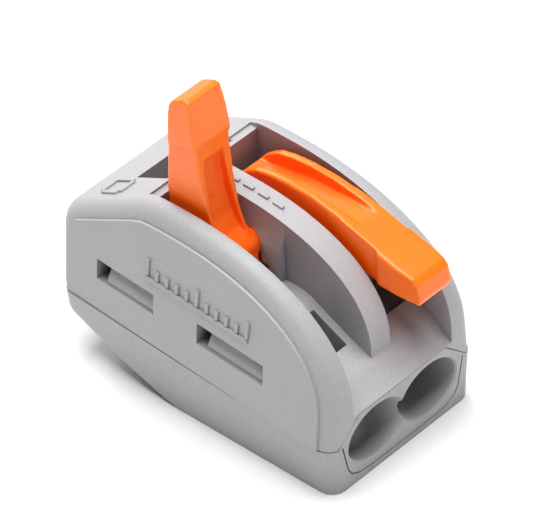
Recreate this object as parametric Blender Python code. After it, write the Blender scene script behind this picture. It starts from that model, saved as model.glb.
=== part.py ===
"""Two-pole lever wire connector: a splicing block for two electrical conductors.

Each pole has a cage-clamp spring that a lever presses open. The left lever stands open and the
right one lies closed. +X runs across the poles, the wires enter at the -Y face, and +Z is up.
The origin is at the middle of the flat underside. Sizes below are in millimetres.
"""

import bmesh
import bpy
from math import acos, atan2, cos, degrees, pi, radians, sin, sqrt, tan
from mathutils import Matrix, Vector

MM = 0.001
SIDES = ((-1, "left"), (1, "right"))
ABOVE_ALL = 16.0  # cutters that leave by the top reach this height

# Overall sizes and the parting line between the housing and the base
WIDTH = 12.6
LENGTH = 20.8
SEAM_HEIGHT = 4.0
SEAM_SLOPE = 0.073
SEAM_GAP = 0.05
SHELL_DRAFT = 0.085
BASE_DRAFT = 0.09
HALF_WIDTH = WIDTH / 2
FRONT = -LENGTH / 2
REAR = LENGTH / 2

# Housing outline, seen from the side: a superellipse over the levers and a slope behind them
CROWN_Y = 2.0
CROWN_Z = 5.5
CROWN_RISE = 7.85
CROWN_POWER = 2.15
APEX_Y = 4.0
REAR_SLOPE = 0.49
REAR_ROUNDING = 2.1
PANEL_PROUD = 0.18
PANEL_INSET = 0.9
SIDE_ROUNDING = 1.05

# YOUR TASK
Begin with the first line of the listing and copy exactly through the line that contains "ABOVE_ALL = 16.0", please, keeping both ends and leaving out everything after.

# SOLUTION FOR THIS PROBLEM
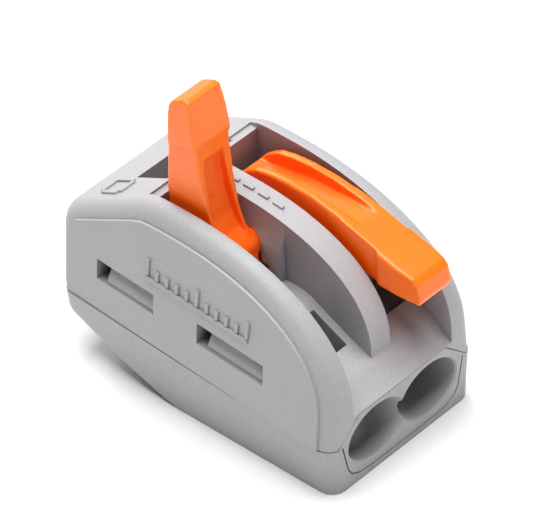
Recreate this object as parametric Blender Python code. After it, write the Blender scene script behind this picture. It starts from that model, saved as model.glb.
=== part.py ===
"""Two-pole lever wire connector: a splicing block for two electrical conductors.

Each pole has a cage-clamp spring that a lever presses open. The left lever stands open and the
right one lies closed. +X runs across the poles, the wires enter at the -Y face, and +Z is up.
The origin is at the middle of the flat underside. Sizes below are in millimetres.
"""

import bmesh
import bpy
from math import acos, atan2, cos, degrees, pi, radians, sin, sqrt, tan
from mathutils import Matrix, Vector

MM = 0.001
SIDES = ((-1, "left"), (1, "right"))
ABOVE_ALL = 16.0  # cutters that leave by the top reach this height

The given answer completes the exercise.